Friday, December 03, 2004

Countdown.

I have a very good reason for wanting to wrap up the novel-that’s-taken-me-forever-to-finish: I have another book coming out. In just TWELVE DAYS, I’ll be telling all the world that my book, 365 Tips For Writers: Inspiration, Writing Prompts and Beat The Block Tips to Turbocharge Your Creativity, is OUT and READY TO BUY!! Whoo-hoo!

And even though I didn’t get the novel done, I’ve spent a good part of this week working on the promo for this book. I’m sending out articles (even doing something I’ve never done before: Submitting reprints), writing up ads, securing ad space, getting review quotes to put on the book’s Web site and working on the press release. I’ve also got a thread going at the Absolute Write Water Cooler that is counting off the days getting closer to this book’s release. (Maybe it’s not day-by-day but at least it is SOMETHING!) (Hm, it would be neat if I could put something like that here or on my Web site.)

Of course, as with my last book, I’m VERY NERVOUS. Sure I’m excited, but the same old anxieties, doubts and fears keep picking at me. This time around, though, I’m confident the book is typo-free. (I caught one in an ARC and my publisher let me know she took care of it when I called her the other day.) But other worries keep nagging at me: What if writing pros put down this book as having absolutely NO VALUE to any writer? What if somebody plagiarizes the book? What if magazines like Writer’s Digest or The Writer hate it? What if somebody turns around and sues me for stealing THEIR book idea?

What if the book flops?

What if, what if. I’m right back where I was when MIDNIGHT OIL was coming out. And while it got some good reception, I’m finding it pretty hard to imagine what good things readers would have to say about it. If they’ll have anything to say at all. (One of my sisters was going through the ARC and said, “I need this book.” That sure helped me breathe a relieved sigh but, still, she IS my sister.) This book had very few beta readers: Peter Bowerman read it, but only because he wrote the Foreword for it. My younger brother, an aspiring writer, read only one tip in the book. And Jason read a couple. But other than that, no one has sat down, read the whole thing and made any comments or suggestions. Not on my end, anyway; my publisher had four beta readers before they accepted the book. And all I got from her was, “We think your book is fantastic.” And, sure, the glowing praise for the book’s CD lifted my spirits, but I don’t have any outside criticism on it.

Now I see the wisdom of having beta readers, for either fiction of nonfiction: You can go into this thing armed with some knowledge of everything in your book being fixed/explained, your book being able to do the job it’s meant to do and what kind of feedback you can prepare yourself for.

But despite having no beta readers, I AM confident about this book.
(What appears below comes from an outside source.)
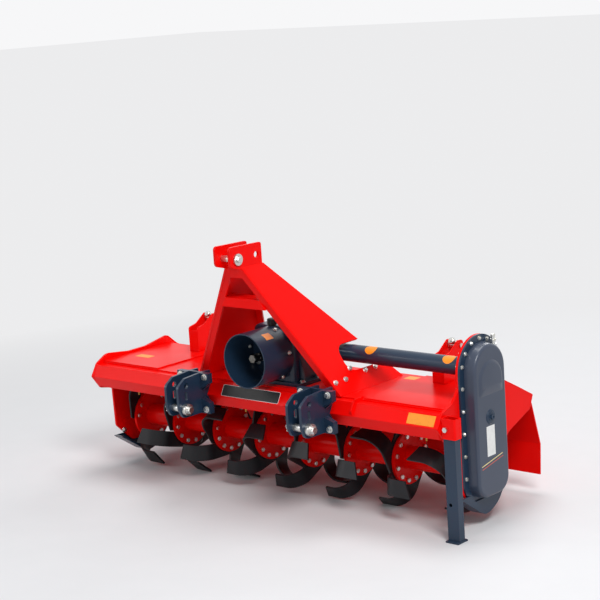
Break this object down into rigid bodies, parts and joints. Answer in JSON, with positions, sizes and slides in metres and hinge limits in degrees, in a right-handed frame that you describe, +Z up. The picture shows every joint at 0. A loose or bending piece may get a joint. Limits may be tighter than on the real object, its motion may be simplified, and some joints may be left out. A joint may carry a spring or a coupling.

I DO think it is good and can help other writers out there. I’ve even tested a few of those tips with writing groups and message boards. I know that there has been at least ONE writer who I communicated with through a writing group that felt better after hearing a tip.

And if I’ve managed to help at least ONE writer start writing, sending stuff out and defeat writer’s block because of my book, then my work is complete.